L’élection présidentielle : de péripéties en péripéties…
En 2016 ont eu lieu en Autriche les élections présidentielles. L’ancien président social-démocrate, Heinz Fischer, ne pouvait pas se représenter : il avait déjà effectué deux mandats consécutifs. On voit donc 6 candidats se présenter pour cette élection : ils n’avaient jamais été autant depuis 1951. Le 24 avril 2016, Norbert Hofer (Parti de la Liberté d’Autriche, extrême-droite) et Alexander Van der Bellen (Les Verts) sortent respectivement vainqueurs du premier tour. Ce résultat est inédit : ni le SPÖ (parti social-démocrate) ni le ÖVP (parti populaire), qui sont les deux plus gros partis politiques d’Autriche, ne sont dans le duo final. Le 22 mai 2016 a eu lieu le second tour. Mais le soir, le résultat n’est pas donné : l’écart de voix était au début insuffisant pour donner un nom. Alors que l’extrême-droite était arrivée en tête au premier tour, Hofer va reconnaitre sa défaite face à Van der Bellen. Mais cette victoire est contestée : en juillet 2016, la Cour Constitutionnelle d’Autriche va invalider les résultats de ce second tour car elle dénombre certaines irrégularités. Le nouveau second tour est donc prévu pour le 2 octobre 2016 mais sera décalé au 4 décembre : les bulletins de votes étaient défectueux. Le résultat final donnera Van der Bellen vainqueur mais cette fois-ci avec une plus grande majorité. Cependant cette victoire est à nuancer : pour beaucoup, il s’agissait d’un « vote-barrage » contre l’extrême-droite.

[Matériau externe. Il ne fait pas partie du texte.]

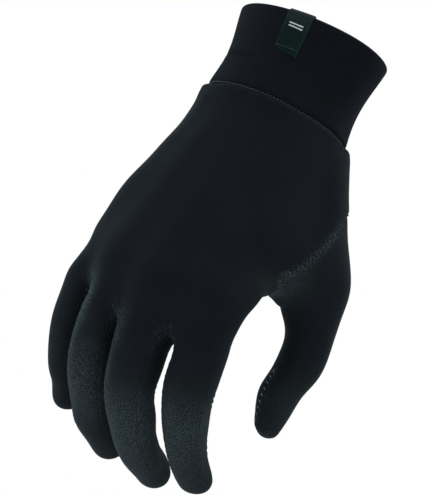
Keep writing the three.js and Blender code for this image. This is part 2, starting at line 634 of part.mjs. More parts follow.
// A half circle over the rim, round the middle of its wall, from the outside to the inside
function overRim(radius, steps) {
  return range(steps + 1).map((i) => {
    const angle = (Math.PI * i) / steps;
    return { depth: RIM_RADIUS - radius * Math.sin(angle), out: -RIM_RADIUS + radius * Math.cos(angle) };
  });
}
function buildCuff() {
  const profile = [
    ...CUFF_ROWS.map((depth) => ({ depth, out: 0 })),
    ...overRim(RIM_RADIUS, ROUND_STEPS),
    ...reversed(CUFF_ROWS).map((depth) => ({ depth, out: -CUFF_WALL })),
  ];
  const places = profile.flatMap(({ depth, out }) =>
    range(CUFF_SIDES).map((i) => cuffPoint(depth, (360 * i) / CUFF_SIDES, out)));
  const quads = [];
  profile.forEach((_, r) => {
    const next = (r + 1) % profile.length;
    range(CUFF_SIDES).forEach((i) => {
      const k = (i + 1) % CUFF_SIDES;
      quads.push([r * CUFF_SIDES + i, r * CUFF_SIDES + k, next * CUFF_SIDES + k, next * CUFF_SIDES + i]);
    });
  });
  return solid("cuff", places, quads, rib);
}
glove.add(buildCuff());

// The label: a folded strip over the rim, laid on the outside and the inside of the cuff
const LABEL = { angle: 9.3, width: 12, outside: 18.3, inside: 9, thickness: 0.7, lift: 0.3 };
const LABEL_COLUMNS = 4;
const LABEL_BEND_STEPS = 6;
const LABEL_ROWS = { outside: [LABEL.outside, 12, 8, 4], inside: [4, LABEL.inside] };
function labelPath(offset) {
  return [
    ...LABEL_ROWS.outside.map((depth) => ({ depth, out: LABEL.lift + offset })),
    ...overRim(RIM_RADIUS + LABEL.lift + offset, LABEL_BEND_STEPS),
    ...LABEL_ROWS.inside.map((depth) => ({ depth, out: -CUFF_WALL - LABEL.lift - offset })),
  ];
}
function buildLabel() {
  const loop = [...labelPath(LABEL.thickness), ...reversed(labelPath(0))];
  const spanDegrees = THREE.MathUtils.radToDeg(LABEL.width / CUFF_SECTIONS[0].halfWidth);
  const places = range(LABEL_COLUMNS + 1).flatMap((c) => {
    const degrees = LABEL.angle + spanDegrees * (c / LABEL_COLUMNS - 0.5);
    return loop.map(({ depth, out }) => cuffPoint(depth, degrees, out));
  });
  const n = loop.length;
  const quads = range(LABEL_COLUMNS).flatMap((c) => range(n).map((i) => {
    const k = (i + 1) % n;
    return [c * n + i, (c + 1) * n + i, (c + 1) * n + k, c * n + k];
  }));
  const last = LABEL_COLUMNS * n;
  for (let i = 0; i + 1 < n / 2; i += 1) {
    quads.push([i, i + 1, n - 2 - i, n - 1 - i]);
    quads.push([i, n - 1 - i, n - 2 - i, i + 1].map((v) => v + last));
  }
  return solid("label", places, quads, woven);
}
glove.add(buildLabel());

export default glove;
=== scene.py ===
# %% [markdown]
# # A knitted thermal glove
#
# The real object is a thin winter glove, cut and sewn from black stretch jersey, with a folded rib-knit
# cuff and a small woven label looped over the cuff's rim. It keeps its worn shape, with the fingers bent a
# little and the thumb off the palm. This notebook dresses the solid model of that glove in cloth: it loads
# the solids as a fixed frame, rebuilds the smooth form that they follow, adds seams, puckers, ribs and
# stitches as real geometry, and gives each kind of cloth a procedural material.

# %% Load the solid model
import heapq
import math
from functools import partial

import bpy
import numpy as np
from mathutils import Matrix, Vector, kdtree


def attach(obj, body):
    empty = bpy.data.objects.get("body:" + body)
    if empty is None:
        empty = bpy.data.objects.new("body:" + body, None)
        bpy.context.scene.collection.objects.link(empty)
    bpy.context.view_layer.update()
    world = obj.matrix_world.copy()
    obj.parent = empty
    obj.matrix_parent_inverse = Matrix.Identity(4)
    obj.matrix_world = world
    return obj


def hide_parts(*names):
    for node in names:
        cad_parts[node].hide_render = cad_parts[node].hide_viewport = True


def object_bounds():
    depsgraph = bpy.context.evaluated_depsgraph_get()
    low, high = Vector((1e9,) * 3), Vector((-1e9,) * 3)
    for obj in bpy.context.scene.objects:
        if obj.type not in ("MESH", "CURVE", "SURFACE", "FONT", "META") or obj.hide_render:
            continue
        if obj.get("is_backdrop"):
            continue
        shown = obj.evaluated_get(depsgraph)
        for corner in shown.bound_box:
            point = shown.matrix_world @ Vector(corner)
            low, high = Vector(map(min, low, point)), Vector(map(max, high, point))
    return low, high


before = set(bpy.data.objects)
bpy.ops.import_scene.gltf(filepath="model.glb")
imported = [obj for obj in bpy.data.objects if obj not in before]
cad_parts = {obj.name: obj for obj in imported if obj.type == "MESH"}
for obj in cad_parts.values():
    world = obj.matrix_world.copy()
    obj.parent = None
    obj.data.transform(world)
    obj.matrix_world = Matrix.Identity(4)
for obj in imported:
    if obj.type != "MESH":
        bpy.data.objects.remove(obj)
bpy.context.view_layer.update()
print("solids:", ", ".join(sorted(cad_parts)))

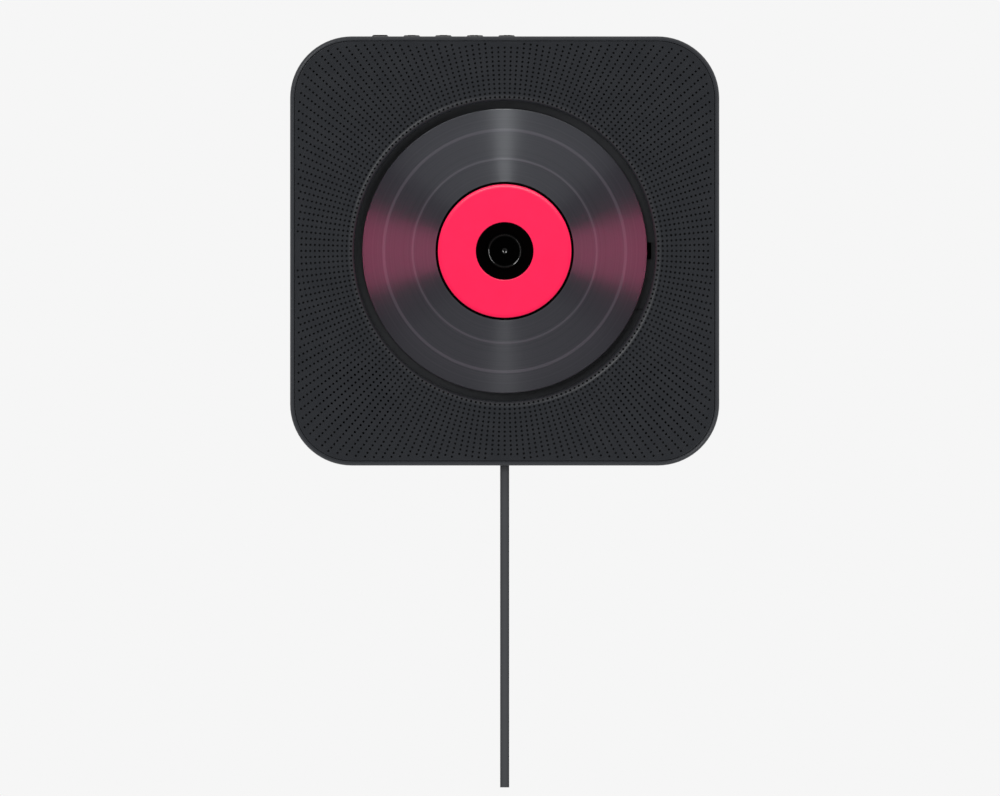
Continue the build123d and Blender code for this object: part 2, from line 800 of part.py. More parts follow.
def sled_rack():
    """Toothed bar on the shoe of the pickup, with its teeth downwards and a gap over the gear."""
    pitch = pi * rack_module
    root_z = rack_pitch_z + tooth_dedendum * rack_module
    tip_z = rack_pitch_z - tooth_addendum * rack_module
    right = rack_left_x + rack_l
    points = [(right, rack_top_z), (rack_left_x, rack_top_z), (rack_left_x, root_z)]
    first = -int((gear_x - rack_left_x) / pitch)
    last = int((right - gear_x) / pitch)
    for n in range(first, last):
        middle = gear_x + (n + 0.5) * pitch
        points += [
            (middle - tooth_root_share * pitch, root_z),
            (middle - tooth_tip_share * pitch, tip_z),
            (middle + tooth_tip_share * pitch, tip_z),
            (middle + tooth_root_share * pitch, root_z),
        ]
    points.append((right, root_z))
    return slab(Polygon(*points, align=None), rack_rear_d, rack_rear_d + rack_t)


def gear_outline(teeth, module, tooth_angle):
    """Gear with straight flanks; one tooth points along tooth_angle, from +x towards +z."""
    pitch_r = module * teeth / 2
    root_r = pitch_r - tooth_dedendum * module
    tip_r = pitch_r + tooth_addendum * module
    points = []
    for n in range(teeth):
        for radius, share in (
            (root_r, -tooth_root_share),
            (tip_r, -tooth_tip_share),
            (tip_r, tooth_tip_share),
            (root_r, tooth_root_share),
        ):
            angle = radians(tooth_angle + 360 * (n + share) / teeth)
            points.append((radius * cos(angle), radius * sin(angle)))
    return Polygon(*points, align=None)


def sled_gear():
    """Compound gear: a small gear under the rack and a large wheel behind the pickup."""
    place = Pos(gear_x, gear_z)
    small_front_d = rack_rear_d + rack_t + small_gear_overlap
    small_rear_d = rack_rear_d - small_gear_overlap
    small = gear_outline(rack_gear_teeth, rack_module, 90)
    large = gear_outline(wheel_teeth, wheel_module, sled_motor_angle)
    gear = slab(place * small, small_rear_d, small_front_d)
    gear += rod(gear_hub_r, wheel_rear_d, small_rear_d, gear_x, gear_z)
    gear += slab(place * large, wheel_rear_d, wheel_front_d)
    gear -= rod(shaft_r + shaft_fit, wheel_rear_d, small_front_d, gear_x, gear_z)
    return gear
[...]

Élections législatives : « Le jeune prodige » arrive en tête
Suites à ces mésaventures, les élections législatives sont anticipées et se déroulent donc peu de temps après les présidentielles : c’est une chose inédite dans l’histoire autrichienne. Le résultat est sans appel : Sebastian Kurz, membre du parti de droite ÖVP, arrive en tête. Les verts, gagnant de l’élection présidentielle, ont fait un score catastrophique : c’est le pire résultat que le parti n’ait jamais eu. Derrière le ÖVP on retrouve le SPÖ (parti de gauche) et FPÖ (parti de la liberté) avec des scores très serrés. Sebastian Kurz est donc élu chancelier. On entendait déjà beaucoup parler de ce jeune homme. En effet, il est décrit comme ambitieux et son parcours politique le prouve : à 16 ans il adhère à l’ÖVP, à 24 ans il est secrétaire d’Etat à l’intégration et 2 ans plus tard Ministre des Affaires étrangères. Ainsi à 31 ans, il est le plus jeune dirigeant du monde (tout comme en Allemagne, c’est le chancelier qui a le plus de pouvoir). « Wonderwuzzi » (jeune prodige) comme on le surnomme, est connu pour être un pro-européen défendant une ligne politique très à droite.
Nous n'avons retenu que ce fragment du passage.